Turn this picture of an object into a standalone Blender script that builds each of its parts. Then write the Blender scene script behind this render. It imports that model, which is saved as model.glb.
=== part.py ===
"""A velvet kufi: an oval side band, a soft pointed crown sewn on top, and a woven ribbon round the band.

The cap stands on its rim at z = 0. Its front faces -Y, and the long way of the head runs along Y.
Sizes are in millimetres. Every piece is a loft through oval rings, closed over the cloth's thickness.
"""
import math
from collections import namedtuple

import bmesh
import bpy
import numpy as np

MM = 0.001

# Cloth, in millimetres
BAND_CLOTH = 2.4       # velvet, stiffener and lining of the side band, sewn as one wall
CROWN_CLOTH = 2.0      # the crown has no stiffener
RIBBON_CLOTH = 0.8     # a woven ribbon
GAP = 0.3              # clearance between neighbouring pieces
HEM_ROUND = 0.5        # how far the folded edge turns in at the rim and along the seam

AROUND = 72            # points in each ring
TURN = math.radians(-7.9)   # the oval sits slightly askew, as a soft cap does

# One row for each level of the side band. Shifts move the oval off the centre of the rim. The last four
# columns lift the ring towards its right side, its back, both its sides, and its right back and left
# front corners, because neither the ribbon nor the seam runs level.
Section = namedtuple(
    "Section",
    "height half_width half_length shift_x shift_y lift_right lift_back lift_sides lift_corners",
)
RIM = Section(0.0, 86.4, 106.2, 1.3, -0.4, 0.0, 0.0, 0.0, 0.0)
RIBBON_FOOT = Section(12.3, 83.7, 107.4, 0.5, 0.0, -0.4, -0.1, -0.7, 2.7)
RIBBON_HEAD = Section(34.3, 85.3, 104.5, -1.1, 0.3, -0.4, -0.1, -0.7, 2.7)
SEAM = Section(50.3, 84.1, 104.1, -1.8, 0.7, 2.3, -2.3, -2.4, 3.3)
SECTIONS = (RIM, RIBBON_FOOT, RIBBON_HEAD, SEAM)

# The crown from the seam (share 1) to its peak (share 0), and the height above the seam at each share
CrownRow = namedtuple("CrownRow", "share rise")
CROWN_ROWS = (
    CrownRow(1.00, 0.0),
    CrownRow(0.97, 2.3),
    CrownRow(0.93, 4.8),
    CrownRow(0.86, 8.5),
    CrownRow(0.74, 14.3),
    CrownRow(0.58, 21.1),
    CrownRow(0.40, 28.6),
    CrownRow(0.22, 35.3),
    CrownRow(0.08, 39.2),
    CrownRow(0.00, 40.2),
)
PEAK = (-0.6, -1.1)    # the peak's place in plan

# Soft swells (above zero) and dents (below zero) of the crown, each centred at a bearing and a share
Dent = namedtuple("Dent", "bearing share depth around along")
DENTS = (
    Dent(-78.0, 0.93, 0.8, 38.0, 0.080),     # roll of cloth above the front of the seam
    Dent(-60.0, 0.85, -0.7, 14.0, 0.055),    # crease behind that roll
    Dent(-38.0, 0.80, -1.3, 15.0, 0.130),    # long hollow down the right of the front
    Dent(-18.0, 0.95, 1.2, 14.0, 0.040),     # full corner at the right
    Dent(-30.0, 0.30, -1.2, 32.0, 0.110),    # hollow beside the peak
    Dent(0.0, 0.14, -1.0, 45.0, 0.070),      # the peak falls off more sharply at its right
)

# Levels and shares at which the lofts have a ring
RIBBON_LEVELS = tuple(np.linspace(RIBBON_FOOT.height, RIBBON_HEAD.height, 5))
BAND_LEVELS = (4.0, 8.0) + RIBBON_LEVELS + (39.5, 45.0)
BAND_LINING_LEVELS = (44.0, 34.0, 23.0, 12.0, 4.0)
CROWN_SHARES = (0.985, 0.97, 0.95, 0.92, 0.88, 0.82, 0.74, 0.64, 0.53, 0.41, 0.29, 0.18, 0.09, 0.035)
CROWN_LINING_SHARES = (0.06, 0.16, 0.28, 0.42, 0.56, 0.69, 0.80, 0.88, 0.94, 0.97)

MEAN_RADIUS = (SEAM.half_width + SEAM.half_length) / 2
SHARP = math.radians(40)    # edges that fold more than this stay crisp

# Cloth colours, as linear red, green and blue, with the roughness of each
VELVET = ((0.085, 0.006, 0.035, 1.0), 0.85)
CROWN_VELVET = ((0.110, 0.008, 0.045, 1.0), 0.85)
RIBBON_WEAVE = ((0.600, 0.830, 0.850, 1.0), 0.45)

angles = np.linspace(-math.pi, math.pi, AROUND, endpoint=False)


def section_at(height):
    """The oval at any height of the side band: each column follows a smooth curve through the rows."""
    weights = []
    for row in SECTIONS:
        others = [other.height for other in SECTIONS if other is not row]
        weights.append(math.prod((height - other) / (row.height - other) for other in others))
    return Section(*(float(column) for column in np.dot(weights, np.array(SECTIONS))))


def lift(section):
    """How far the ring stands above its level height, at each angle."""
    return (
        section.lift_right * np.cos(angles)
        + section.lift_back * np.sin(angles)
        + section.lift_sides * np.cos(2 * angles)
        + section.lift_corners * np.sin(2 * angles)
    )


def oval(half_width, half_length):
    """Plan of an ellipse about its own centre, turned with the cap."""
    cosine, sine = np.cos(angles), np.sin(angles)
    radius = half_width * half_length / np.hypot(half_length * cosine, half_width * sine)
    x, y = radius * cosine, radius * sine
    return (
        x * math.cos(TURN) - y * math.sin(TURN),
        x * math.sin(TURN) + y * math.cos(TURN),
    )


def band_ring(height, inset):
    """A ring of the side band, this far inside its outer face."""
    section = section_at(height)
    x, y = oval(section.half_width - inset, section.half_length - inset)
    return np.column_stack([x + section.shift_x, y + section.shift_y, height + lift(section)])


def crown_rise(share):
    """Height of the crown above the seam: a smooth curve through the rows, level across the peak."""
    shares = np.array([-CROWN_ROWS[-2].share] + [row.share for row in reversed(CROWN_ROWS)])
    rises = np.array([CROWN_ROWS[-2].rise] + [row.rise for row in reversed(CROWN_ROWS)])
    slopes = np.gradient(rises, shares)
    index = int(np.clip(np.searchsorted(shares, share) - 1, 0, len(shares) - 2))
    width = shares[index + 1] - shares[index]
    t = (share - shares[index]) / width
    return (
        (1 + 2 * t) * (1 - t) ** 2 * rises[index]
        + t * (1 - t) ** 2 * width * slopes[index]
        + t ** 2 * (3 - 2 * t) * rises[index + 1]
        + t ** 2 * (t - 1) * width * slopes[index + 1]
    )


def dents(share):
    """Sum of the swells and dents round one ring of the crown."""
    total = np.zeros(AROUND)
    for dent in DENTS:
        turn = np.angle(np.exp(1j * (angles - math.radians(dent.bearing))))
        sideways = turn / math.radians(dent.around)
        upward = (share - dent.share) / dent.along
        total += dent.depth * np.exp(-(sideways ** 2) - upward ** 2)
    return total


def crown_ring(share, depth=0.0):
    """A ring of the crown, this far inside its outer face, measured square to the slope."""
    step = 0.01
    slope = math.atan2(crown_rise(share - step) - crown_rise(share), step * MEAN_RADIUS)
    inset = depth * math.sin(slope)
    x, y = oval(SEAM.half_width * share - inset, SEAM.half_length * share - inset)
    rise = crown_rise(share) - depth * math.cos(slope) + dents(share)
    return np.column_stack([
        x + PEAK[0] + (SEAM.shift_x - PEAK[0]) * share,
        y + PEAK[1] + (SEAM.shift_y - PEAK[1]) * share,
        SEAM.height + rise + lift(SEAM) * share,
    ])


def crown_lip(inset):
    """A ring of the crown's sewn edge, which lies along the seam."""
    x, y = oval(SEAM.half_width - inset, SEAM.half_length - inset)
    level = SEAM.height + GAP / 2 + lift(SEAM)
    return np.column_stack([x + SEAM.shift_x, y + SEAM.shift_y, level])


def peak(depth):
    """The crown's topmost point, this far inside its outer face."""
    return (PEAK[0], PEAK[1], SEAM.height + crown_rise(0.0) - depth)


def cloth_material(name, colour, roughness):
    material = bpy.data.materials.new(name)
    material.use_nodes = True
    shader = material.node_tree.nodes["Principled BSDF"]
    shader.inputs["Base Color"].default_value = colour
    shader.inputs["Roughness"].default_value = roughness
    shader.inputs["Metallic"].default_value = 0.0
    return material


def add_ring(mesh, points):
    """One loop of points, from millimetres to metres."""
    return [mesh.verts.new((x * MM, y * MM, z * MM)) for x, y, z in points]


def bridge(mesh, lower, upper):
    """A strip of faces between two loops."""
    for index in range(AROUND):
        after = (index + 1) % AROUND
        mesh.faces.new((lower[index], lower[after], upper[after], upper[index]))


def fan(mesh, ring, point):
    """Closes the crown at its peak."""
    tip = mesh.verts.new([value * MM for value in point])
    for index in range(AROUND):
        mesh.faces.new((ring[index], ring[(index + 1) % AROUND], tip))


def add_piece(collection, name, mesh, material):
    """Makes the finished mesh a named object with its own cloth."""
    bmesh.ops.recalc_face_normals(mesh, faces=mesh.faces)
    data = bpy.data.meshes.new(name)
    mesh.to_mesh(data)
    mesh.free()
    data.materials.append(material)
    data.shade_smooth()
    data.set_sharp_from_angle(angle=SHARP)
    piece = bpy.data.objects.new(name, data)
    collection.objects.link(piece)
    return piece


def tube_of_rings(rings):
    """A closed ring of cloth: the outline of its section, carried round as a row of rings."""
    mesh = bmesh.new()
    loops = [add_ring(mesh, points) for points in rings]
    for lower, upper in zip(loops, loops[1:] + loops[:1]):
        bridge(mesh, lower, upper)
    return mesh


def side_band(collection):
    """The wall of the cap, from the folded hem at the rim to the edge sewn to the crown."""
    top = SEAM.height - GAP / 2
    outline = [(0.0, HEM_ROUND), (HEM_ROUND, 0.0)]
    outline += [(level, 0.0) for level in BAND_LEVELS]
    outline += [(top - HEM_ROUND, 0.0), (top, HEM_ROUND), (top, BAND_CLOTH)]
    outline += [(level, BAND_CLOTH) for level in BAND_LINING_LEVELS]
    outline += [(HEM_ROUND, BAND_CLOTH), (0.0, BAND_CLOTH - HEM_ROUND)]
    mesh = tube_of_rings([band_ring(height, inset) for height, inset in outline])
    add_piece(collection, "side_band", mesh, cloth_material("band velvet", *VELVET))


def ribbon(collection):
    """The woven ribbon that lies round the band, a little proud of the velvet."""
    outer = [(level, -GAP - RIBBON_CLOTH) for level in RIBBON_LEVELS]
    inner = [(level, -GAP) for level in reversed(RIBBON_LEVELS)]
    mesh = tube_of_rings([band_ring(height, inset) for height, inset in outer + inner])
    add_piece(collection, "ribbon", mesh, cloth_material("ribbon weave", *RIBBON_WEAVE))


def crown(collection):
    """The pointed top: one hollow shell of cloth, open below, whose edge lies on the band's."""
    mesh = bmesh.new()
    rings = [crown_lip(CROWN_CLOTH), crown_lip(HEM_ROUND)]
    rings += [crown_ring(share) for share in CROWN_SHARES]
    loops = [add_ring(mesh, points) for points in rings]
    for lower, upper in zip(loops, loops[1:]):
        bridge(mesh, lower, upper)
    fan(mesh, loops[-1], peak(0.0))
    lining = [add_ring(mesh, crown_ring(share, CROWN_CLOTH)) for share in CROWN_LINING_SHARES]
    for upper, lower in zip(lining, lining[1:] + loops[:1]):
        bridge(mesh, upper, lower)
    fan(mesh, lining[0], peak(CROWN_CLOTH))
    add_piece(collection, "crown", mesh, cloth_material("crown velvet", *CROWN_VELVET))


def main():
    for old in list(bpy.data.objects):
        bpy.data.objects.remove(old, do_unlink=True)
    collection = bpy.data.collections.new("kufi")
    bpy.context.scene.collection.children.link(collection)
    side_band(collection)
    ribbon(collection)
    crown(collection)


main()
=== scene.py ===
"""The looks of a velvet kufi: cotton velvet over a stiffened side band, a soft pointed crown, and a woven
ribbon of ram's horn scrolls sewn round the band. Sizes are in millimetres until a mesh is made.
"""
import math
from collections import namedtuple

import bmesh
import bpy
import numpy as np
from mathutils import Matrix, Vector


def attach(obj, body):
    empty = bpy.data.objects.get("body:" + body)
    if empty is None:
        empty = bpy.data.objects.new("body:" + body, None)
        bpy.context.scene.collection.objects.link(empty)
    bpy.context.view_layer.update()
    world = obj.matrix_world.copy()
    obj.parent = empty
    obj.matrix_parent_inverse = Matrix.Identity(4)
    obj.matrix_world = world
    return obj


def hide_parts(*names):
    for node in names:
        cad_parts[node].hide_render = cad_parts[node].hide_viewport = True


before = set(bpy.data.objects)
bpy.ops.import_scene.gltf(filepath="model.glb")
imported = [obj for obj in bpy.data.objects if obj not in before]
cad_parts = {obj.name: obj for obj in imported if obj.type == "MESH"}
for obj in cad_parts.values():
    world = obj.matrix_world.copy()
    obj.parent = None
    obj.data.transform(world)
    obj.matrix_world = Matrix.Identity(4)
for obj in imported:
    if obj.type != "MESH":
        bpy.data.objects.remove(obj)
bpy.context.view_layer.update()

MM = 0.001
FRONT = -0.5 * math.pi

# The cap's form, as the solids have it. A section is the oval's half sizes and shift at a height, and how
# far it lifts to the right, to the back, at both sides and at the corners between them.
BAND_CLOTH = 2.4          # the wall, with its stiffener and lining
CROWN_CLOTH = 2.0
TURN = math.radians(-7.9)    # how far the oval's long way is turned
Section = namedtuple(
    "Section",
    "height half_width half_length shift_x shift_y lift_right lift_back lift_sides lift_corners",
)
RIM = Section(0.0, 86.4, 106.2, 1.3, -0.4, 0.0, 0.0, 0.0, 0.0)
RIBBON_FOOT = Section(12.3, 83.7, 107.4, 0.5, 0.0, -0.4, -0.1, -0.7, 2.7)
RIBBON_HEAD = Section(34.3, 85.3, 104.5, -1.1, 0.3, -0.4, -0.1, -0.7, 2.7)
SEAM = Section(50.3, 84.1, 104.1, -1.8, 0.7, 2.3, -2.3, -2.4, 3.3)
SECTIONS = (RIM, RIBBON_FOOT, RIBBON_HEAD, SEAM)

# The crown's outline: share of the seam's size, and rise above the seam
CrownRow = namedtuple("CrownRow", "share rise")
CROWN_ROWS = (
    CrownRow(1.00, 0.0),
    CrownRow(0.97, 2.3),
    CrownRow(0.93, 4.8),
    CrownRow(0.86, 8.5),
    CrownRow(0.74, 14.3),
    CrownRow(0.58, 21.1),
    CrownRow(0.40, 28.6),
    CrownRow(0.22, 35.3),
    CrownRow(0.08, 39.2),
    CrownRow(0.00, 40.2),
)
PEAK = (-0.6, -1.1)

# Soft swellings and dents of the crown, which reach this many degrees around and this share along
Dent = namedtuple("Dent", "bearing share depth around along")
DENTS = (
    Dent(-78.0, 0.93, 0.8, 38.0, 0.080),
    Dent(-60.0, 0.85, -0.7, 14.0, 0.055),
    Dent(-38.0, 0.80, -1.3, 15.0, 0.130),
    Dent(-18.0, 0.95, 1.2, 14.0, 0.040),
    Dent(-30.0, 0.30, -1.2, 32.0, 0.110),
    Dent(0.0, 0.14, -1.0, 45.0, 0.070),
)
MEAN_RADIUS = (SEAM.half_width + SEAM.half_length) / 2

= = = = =

# TASK DESCRIPTION
Output only the lines from the one containing "fan(mesh, lining[0], peak(CROWN_CLOTH))" through the one containing "obj.data.transform(world)", inclusive, exactly as written.

# FULL ANSWER
    fan(mesh, lining[0], peak(CROWN_CLOTH))
    add_piece(collection, "crown", mesh, cloth_material("crown velvet", *CROWN_VELVET))


def main():
    for old in list(bpy.data.objects):
        bpy.data.objects.remove(old, do_unlink=True)
    collection = bpy.data.collections.new("kufi")
    bpy.context.scene.collection.children.link(collection)
    side_band(collection)
    ribbon(collection)
    crown(collection)


main()
=== scene.py ===
"""The looks of a velvet kufi: cotton velvet over a stiffened side band, a soft pointed crown, and a woven
ribbon of ram's horn scrolls sewn round the band. Sizes are in millimetres until a mesh is made.
"""
import math
from collections import namedtuple

import bmesh
import bpy
import numpy as np
from mathutils import Matrix, Vector


def attach(obj, body):
    empty = bpy.data.objects.get("body:" + body)
    if empty is None:
        empty = bpy.data.objects.new("body:" + body, None)
        bpy.context.scene.collection.objects.link(empty)
    bpy.context.view_layer.update()
    world = obj.matrix_world.copy()
    obj.parent = empty
    obj.matrix_parent_inverse = Matrix.Identity(4)
    obj.matrix_world = world
    return obj


def hide_parts(*names):
    for node in names:
        cad_parts[node].hide_render = cad_parts[node].hide_viewport = True


before = set(bpy.data.objects)
bpy.ops.import_scene.gltf(filepath="model.glb")
imported = [obj for obj in bpy.data.objects if obj not in before]
cad_parts = {obj.name: obj for obj in imported if obj.type == "MESH"}
for obj in cad_parts.values():
    world = obj.matrix_world.copy()
    obj.parent = None
    obj.data.transform(world)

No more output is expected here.